The prohibition of polygamy and putting divorce issues under the jurisdiction of only the courts constituted the first important steps in women’s rights. The women were granted suffrage and the right to hold Office in municipalities by 1930 in village councils by 1933 and in the TGNA by 1934, was before many European countries.
A new Turkish alphabet was prepared by the Ministry of National Education and the law envisaging the use of the Latin script was approved by the TGNA on Novembwe 1st, 1928. Universal weights and measurement units began to be used in 1931.

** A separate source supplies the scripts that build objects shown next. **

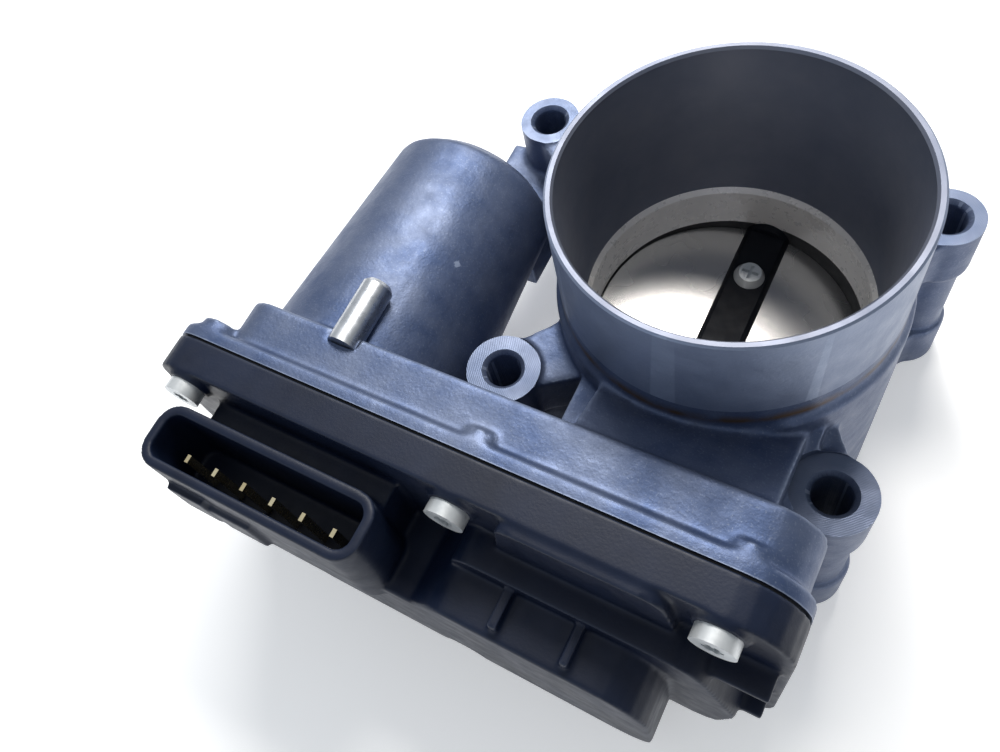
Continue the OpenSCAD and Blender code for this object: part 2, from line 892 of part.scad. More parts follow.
// A rectangle in X and Y with rounded corners
module stadium(x, y, r) {
    translate([x[0] + r, y[0]])
        square([x[1] - x[0] - 2 * r, y[1] - y[0]]);
    translate([x[0], y[0] + r])
        square([x[1] - x[0], y[1] - y[0] - 2 * r]);
    for (cx = [x[0] + r, x[1] - r], cy = [y[0] + r, y[1] - r])
        translate([cx, cy])
            circle(r = r);
}

// Thick pad on the flange between the middle and right screws, over the throttle gear
module cover_pad() {
    along_y(cover_pad_y, cover_flange_y + 1)
        polygon(rounded_outline([[-15, case_top + 1.2, 3], [13, case_top + 1.2, 4],
                                 [15, 46, 2], [-17, 46, 2]]));
}

// Ribs: across the dome's top, from the shelf out to the right edge, and below the dome
module cover_ribs() {
    for (x = [-12, 1])
        block([x - rib_t / 2, cover_front_y + 1.5, 42], [x + rib_t / 2, cover_shelf_y + 1, 46]);
    for (z = [26, 43])
        block([20, -64, z - rib_t / 2], [30.5, cover_flange_y + 1, z + rib_t / 2]);
    for (x = [-55, -42, -6, 7])
        block([x - rib_t / 2, -65, 3.5], [x + rib_t / 2, cover_flange_y + 1, 13]);
}

// Room for a screw's head and for the driver, which only the connector stands in the way of
module head_room(p) {
    front_y = p[0] < shroud_x[0] + 4 ? screw_seat_y - screw_head_h - 0.8 : cover_front_y - 1;
    rod_y(p, screw_head_r + 0.4, front_y, screw_seat_y);
}

module cover_hollows() {
    // inside of the flange, with the screw bosses left standing
    difference() {
        along_y(cover_flange_y + cover_floor, cover_back_y + 1)
            polygon(body_outline(-case_wall));
        for (p = cover_screws)
            screw_pillar(p, cover_flange_y, cover_back_y + 2);
    }
    // inside of the shelf and the dome, with a wall left round each screw's head
    difference() {
        union() {
            along_y(cover_shelf_y + cover_wall, cover_flange_y + 3)
                polygon(shelf_outline(0));
            along_y(cover_front_y + cover_wall, cover_flange_y + 3)
                polygon(dome_outline(0));
        }
        for (p = cover_screws)
            rod_y(p, screw_head_r + 2, cover_front_y, cover_flange_y + 4);
    }
}

module gear_cover() {
    color("#14161c")
    difference() {
        union() {
            along_y(cover_flange_y, cover_back_y)
                polygon(case_outline(lip_w));
            along_y(cover_shelf_y, cover_flange_y + 1)
                polygon(shelf_outline(cover_wall));
            along_y(cover_front_y, cover_flange_y + 1)
                polygon(dome_outline(cover_wall));
            for (p = cover_screws)
                rod_y(p, screw_boss_r + 0.8, screw_seat_y, cover_back_y);
            cover_pad();
            cover_ribs();
            connector_block();
        }
        cover_hollows();
        for (p = cover_screws) {
            head_room(p);
            rod_y(p, screw_r + 0.3, screw_seat_y - 0.5, cover_back_y + 1);
        }
        for (i = [0 : pin_count - 1])
            terminal(pin_first_x + pin_pitch * i);
    }
    // seat for the idler pin and post for the position sensor
    color("#14161c") {
        tube_y(idler_axis, 4.4, 2.5, cover_front_y + cover_wall - eps, cover_flange_y + 0.3);
        tube_y(shaft_axis, 5, 3.6, cover_front_y + cover_wall - eps, -61);
    }
}

module cover_gasket() {
    color("#2b2c2e")
    difference() {
        along_y(cover_back_y, joint_y)
            polygon(case_outline(0.6));
        difference() {
            along_y(cover_back_y - 1, joint_y + 1)
                polygon(body_outline(-case_wall));
            for (p = cover_screws)
                screw_pillar(p, cover_back_y - 2, joint_y + 2);
        }
        for (p = cover_screws)
            rod_y(p, screw_r + 0.3, cover_back_y - 1, joint_y + 1);
    }
}

module cover_screws() {
    color("#d3d5d8")
    for (p = cover_screws)
        difference() {
            union() {
                rod_y(p, screw_r, screw_seat_y, lobe_back_y + 0.5);
                rod_y(p, screw_head_r, screw_seat_y - screw_head_h, screw_seat_y);
            }
            for (a = [0, 60, 120])
                translate([p[0], 0, p[1]])
                    rotate([0, a, 0])
                        block([-1.7, screw_seat_y - screw_head_h - 1, -0.5], [1.7, screw_seat_y - 1.2, 0.5]);
        }
}

// An L-shaped terminal: a blade up into the socket and a leg back into the gear case
module terminal(x) {
    block([x - 0.4, pin_y - 0.8, 35], [x + 0.4, pin_y + 0.8, pin_tip_z]);
    block([x - 0.4, pin_y - 0.8, 35], [x + 0.4, cover_flange_y + cover_floor, 36.4]);
}

module connector_terminals() {
    color("#c9a45a")
    for (i = [0 : pin_count - 1])
        terminal(pin_first_x + pin_pitch * i);
}

// Two strips inside the cover that carry the motor's current to the motor terminals
module lead_frame() {
    color("#b08d57")
    for (side = [-1, 1])
        difference() {
            block([terminal_x - 1.3, cover_flange_y + 2, motor_axis[1] + 5 * side - 2.2],
                  [terminal_x + 1.3, -51, motor_axis[1] + 5 * side + 2.2]);
            block([terminal_x - 0.4, -55.2, motor_axis[1] + 5 * side - 1.6],
                  [terminal_x + 0.4, -50, motor_axis[1] + 5 * side + 1.6]);
        }
}

module position_sensor() {
    color("#1f2a22")
        rod_y(shaft_axis, 3.6, cover_front_y + cover_wall, -60.6);
}

body_casting();
bore_seal_coat();
flange_seal();
stub_pin();
end_plug();
stop_screw();
front_bearing_outer_race();
front_bearing_balls();
rear_needle_cup();
rear_needles();
front_shaft_seal();
rear_shaft_seal();
spring_guide();
return_spring();
idler_pin();
throttle_shaft();
throttle_plate();
plate_screws();
front_bearing_inner_race();
sector_gear();
sector_insert();
sensor_magnets();
idler_gear();
motor_can();
motor_magnets();
motor_rear_bush();
motor_wave_washer();
motor_end_plate();
motor_front_bush();
brush_holder();
motor_brushes();
motor_terminals();
motor_screws();
motor_shaft();
armature_stack();
armature_windings();
commutator();
motor_pinion();
gear_cover();
cover_gasket();
cover_screws();
connector_terminals();
lead_frame();
position_sensor();
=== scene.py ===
"""Looks of the throttle body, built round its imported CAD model. Metres, in the CAD model's frame."""
import json
import math

import bmesh
import bpy
from mathutils import Matrix, Vector


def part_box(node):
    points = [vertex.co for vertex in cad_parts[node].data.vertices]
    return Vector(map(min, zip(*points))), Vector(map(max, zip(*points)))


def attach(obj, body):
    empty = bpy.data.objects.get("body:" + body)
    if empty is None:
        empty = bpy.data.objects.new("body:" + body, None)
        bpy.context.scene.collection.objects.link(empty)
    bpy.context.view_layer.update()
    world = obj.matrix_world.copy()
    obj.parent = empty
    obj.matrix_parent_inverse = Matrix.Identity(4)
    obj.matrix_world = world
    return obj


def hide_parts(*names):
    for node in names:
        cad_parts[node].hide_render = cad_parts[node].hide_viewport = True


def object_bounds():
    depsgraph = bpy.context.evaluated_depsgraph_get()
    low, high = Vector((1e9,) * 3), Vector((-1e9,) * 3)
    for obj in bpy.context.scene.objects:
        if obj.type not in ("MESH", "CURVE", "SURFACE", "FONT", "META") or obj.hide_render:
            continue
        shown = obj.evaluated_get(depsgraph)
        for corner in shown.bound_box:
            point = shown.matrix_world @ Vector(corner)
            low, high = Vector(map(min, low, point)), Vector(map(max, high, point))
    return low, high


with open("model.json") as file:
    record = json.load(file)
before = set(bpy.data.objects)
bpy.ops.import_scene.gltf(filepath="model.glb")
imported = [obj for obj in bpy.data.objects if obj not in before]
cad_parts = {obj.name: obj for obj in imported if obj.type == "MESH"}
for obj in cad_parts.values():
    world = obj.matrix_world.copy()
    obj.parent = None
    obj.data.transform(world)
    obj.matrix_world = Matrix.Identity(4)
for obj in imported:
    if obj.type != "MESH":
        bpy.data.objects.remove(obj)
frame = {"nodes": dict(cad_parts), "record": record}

MM = 0.001
CAD_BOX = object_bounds()

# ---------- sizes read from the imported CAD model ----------

CASTING_HIGH = Vector(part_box("body_casting")[1])
SHAFT_LOW, SHAFT_HIGH = (Vector(corner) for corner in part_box("throttle_shaft"))
COAT_LOW, COAT_HIGH = (Vector(corner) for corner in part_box("bore_seal_coat"))

MOUNTS = {mount["name"]: mount for mount in frame["record"]["mounts"]}
SHAFT_Z = (SHAFT_LOW.z + SHAFT_HIGH.z) / 2
RIM_Z = CASTING_HIGH.z
INLET_RADIUS = MOUNTS["inlet_spigot"]["dims"]["r_mm"] * MM
COAT_RADIUS = COAT_HIGH.x
BOLT_RADIUS = MOUNTS["front_bolts"]["dims"]["hole_r_mm"] * MM
JOINT_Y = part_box("cover_gasket")[1][1]

# ---------- sizes repeated from the CAD model's source ----------

SHOULDER_Z = 54 * MM
STEP_Z = 43.4 * MM
LUG_TOP_Z = 45 * MM
INLET_WALL = 1.5 * MM
COAT_THICKNESS = 0.3 * MM
STEP_CHAMFER_WIDTH = 0.8 * MM
STEP_CHAMFER_HEIGHT = 1 * MM
INLET_INNER_RADIUS = INLET_RADIUS - INLET_WALL
BORE_RADIUS = COAT_RADIUS - COAT_THICKNESS

# ---------- sizes of the machining cuts ----------

FRONT_FACING_RADIUS = 7.2 * MM
REAR_FACING_RADIUS = 6.6 * MM
SHAFT_HOLE_RADIUS = 4.6 * MM
SHAFT_HOLE_START = SHAFT_LOW.y + 13 * MM
RIM_CHAMFER = 0.35 * MM
CUT_PAST = 1 * MM
CLEARANCE_ABOVE_LUG = 3 * MM
FINE_STEPS = 160
HOLE_STEPS = 64
Y_AXIS = 1
Z_AXIS = 2


def bolt_places():
    """The centres of the four mounting holes, from the two bolt rows in the record."""
    places = []
    for name in ("front_bolts", "rear_bolts"):
        mount = MOUNTS[name]
        half = mount["dims"]["spacing_x_mm"] * MM / 2
        x, y, _ = mount["pos_m"]
        places += [Vector((x - half, y, 0)), Vector((x + half, y, 0))]
    return places


# ---------- camera, lights and floor ----------

CAMERA_PLACE = Vector((0.02796, -0.09022, 0.20100))
LOOK_AT = Vector((-0.06003, -0.02481, 0.03000))
CAMERA_ROLL = math.radians(-27.584)
LENS_MM = 33.434
SENSOR_MM = 36
SHIFT = (0.09, -0.036)
NEAREST_SEEN = 0.005

FLOOR_SIDE = 6
FLOOR_GAP = 0.0002

BRIGHT_SIDE = (-0.66, 0.43, 0.62)
SKY_STRENGTHS = (0.10, 0.58)
SKY_COLOUR = (0.90, 0.95, 1.0, 1)
NEAR_WHITE = (1.0, 0.99, 0.97)
WARM_WHITE = (1.0, 0.96, 0.90)
PALE_BLUE = (0.80, 0.89, 1.0)
SKY_BLUE = (0.62, 0.78, 1.0)


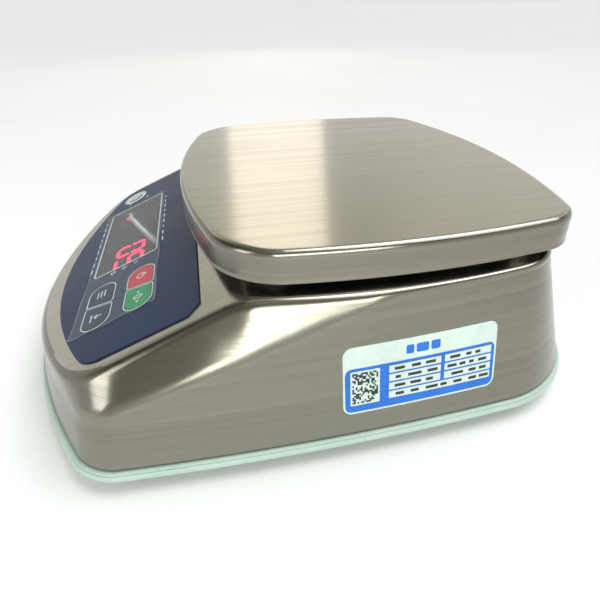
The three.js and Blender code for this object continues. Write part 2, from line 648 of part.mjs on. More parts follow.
const strapSide = battery.width / 2 + gap;
const strapTop = batteryTop + gap;
const strapLeg = (side) => block(strap.thickness, strap.width, plateTop + gap, strapTop + strap.thickness,
  batteryX + side * (strapSide + strap.thickness / 2), batteryY);
const strapToe = (side) => block(strap.toe, strap.width, plateTop + gap, plateTop + gap + strap.thickness,
  batteryX + side * (strapSide + strap.toe / 2), batteryY);
addPart('battery_strap', join(
  block(2 * (strapSide + strap.thickness), strap.width,
    strapTop, strapTop + strap.thickness, batteryX, batteryY),
  strapLeg(-1), strapLeg(1), strapToe(-1), strapToe(1),
), steel);

// Power socket in the rear wall, with its nut outside and a hinged rubber cap.
addPart('power_socket', cut(
  join(disc(jack.radius, -jack.length + 4, 3.6), disc(jack.flange, -sheet - 3.6, -sheet - 0.6)),
  disc(2.8, -6, 5, 0, 0, 16),
), blackPlastic, jackGroup);
const nutBlank = disc(jack.flange, 0.6, 3, 0, 0, 6);
addPart('socket_nut', cut(nutBlank, disc(jack.radius + gap, 0, 4)), zinc, jackGroup);
const capLow = 3.6 + gap;
addPart('socket_cap', join(
  disc(jack.flange - 0.5, capLow, capLow + 2),
  disc(2.4, capLow - 0.8, capLow + 1, 0, 0, 16),
  block(5, 7, capLow, capLow + 1.2, 0, jack.flange + 2),
), rubber, jackGroup);

// Rating label on the right-hand wall.
const labelSteps = 8;
const labelSections = Array.from({ length: labelSteps + 1 }, (_, i) => {
  const y = label.reach - bodyDepth / 2 + label.width * i / labelSteps;
  const outer = label.lift + label.thickness;
  return [
    wallPoint(y, label.low, label.lift), wallPoint(y, label.high, label.lift),
    wallPoint(y, label.high, outer), wallPoint(y, label.low, outer),
  ];
});
addPart('rating_label', toGeometry(toSolid(
  new LoftGeometry(labelSections, { capStart: true, capEnd: true }))), finish('#dfeae6', 0.4, 0));

export default scale;
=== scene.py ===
import json
import math
import random
import bpy
import bmesh
from mathutils import Matrix, Vector

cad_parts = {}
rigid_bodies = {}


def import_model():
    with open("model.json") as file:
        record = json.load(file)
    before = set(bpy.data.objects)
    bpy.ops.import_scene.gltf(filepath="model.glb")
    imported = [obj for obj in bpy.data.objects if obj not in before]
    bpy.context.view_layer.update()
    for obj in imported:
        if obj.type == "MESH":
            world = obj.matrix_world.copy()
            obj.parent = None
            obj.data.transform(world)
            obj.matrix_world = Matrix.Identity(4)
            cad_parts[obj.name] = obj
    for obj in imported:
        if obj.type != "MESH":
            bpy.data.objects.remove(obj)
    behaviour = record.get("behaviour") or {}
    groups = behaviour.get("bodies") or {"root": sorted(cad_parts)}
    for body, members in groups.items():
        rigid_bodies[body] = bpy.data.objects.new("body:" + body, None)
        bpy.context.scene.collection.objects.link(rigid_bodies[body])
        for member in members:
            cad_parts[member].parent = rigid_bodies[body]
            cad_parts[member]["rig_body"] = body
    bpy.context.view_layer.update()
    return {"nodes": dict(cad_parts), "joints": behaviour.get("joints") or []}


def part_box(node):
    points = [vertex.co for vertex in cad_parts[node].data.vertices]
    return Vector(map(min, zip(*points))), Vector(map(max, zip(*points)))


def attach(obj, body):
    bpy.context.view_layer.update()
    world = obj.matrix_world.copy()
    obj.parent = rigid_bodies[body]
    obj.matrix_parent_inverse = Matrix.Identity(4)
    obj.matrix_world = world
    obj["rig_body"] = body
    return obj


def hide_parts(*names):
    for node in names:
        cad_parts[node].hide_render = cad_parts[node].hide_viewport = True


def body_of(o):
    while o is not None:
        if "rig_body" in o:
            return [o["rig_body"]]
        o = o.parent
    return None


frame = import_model()

# Bench scale: shapes are worked out in millimetres and turned to metres when a piece is made
mm = 0.001
joints = {joint["name"]: joint for joint in frame["joints"]}


def boxOf(node):
    low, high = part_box(node)
    return low / mm, high / mm


def bodyOf(node):
    return body_of(frame["nodes"][node])[0]


# sRGB hex text to the linear colour that a shader wants
def linearColour(hexText):
    channels = [int(hexText[i:i + 2], 16) / 255 for i in (1, 3, 5)]
    return tuple(c / 12.92 if c <= 0.04045 else ((c + 0.055) / 1.055) ** 2.4 for c in channels) + (1.0,)


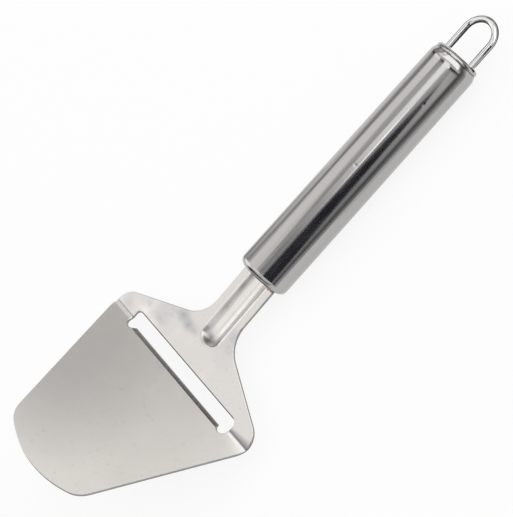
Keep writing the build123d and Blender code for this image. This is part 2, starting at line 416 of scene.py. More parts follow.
def on_sheet(x, y):
    """Where a place on the top of the flat sheet ends up on the finished blade, in metres."""
    return in_handle(pressed(Vector((x, y, sheet_thickness / 2)))) / per_metre


# Finish of the sheet's faces, with places past the crease in millimetres, and scales in features to the metre
sheet_tone = (0.63, 0.615, 0.595)
satin_light = (0.64, 0.625, 0.604, 1)
satin_dark = (0.62, 0.607, 0.588, 1)
cloud_scale = 70
satin_roughness = 0.21
polished_roughness = 0.16
polish_starts = -0.8
polish_full = 0.2
satin_scale = 2600
satin_depth = 0.0022
satin_left_by_polish = 0.3
dull_scale = 260
dull_range = (-0.012, 0.02)
wave_scale = 85
wave_depth = 0.7
waves_rise = (1, 6)
waves_fade = (13, 19)
waves_left = 0.25
speck_tone = (0.36, 0.35, 0.34, 1)
speck_scale = 700
speck_range = (0.72, 0.80)
speck_most = 0.14

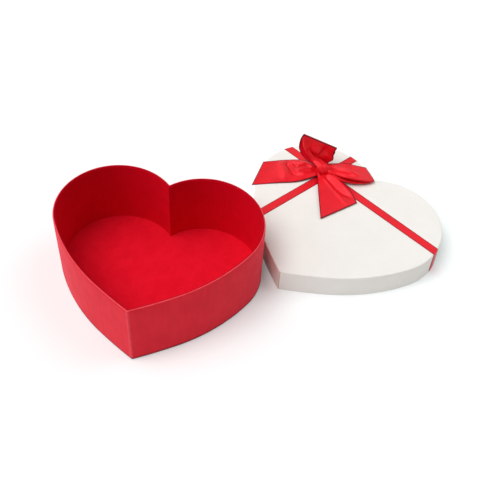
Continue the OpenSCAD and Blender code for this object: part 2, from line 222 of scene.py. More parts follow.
def new_piece(name, points, faces, body, finish, replaced, crisp, maps=None):
    """Makes a mesh object from points in millimetres, with the material of its finish, and puts it
    on a body of the frame in place of the CAD nodes in replaced."""
    mesh = bpy.data.meshes.new(name)
    mesh.from_pydata((np.asarray(points, float) * MM).tolist(), [], [list(f) for f in faces])
    mesh.update()
    for map_name, places in (maps or {}).items():
        layer = mesh.uv_layers.new(name=map_name)
        for loop in mesh.loops:
            layer.data[loop.index].uv = places[loop.vertex_index]
    for face in mesh.polygons:
        face.use_smooth = True
    mesh.set_sharp_from_angle(angle=math.radians(crisp))
    mesh.materials.append(MATERIALS[finish])
    piece = bpy.data.objects.new(name, mesh)
    bpy.context.scene.collection.objects.link(piece)
    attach(piece, body)
    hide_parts(*replaced)
    return piece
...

The Surname Law was enacted on June 21st, 1934. Mustafa Kemal, the founder of the modern Turkish Republic, was given the surname “Atatürk” (Father of Turks) by a separate law 5 months later.
The clause in the Constitution stating, “The religion of the state is Islam” was repealed in 1928 by an amendment. The Turkish Historical Society was established in 1931 and the Turkish Linguistic Society in 1932. And in 1937, the secularity of Turkey was added to the Constitution as a clause.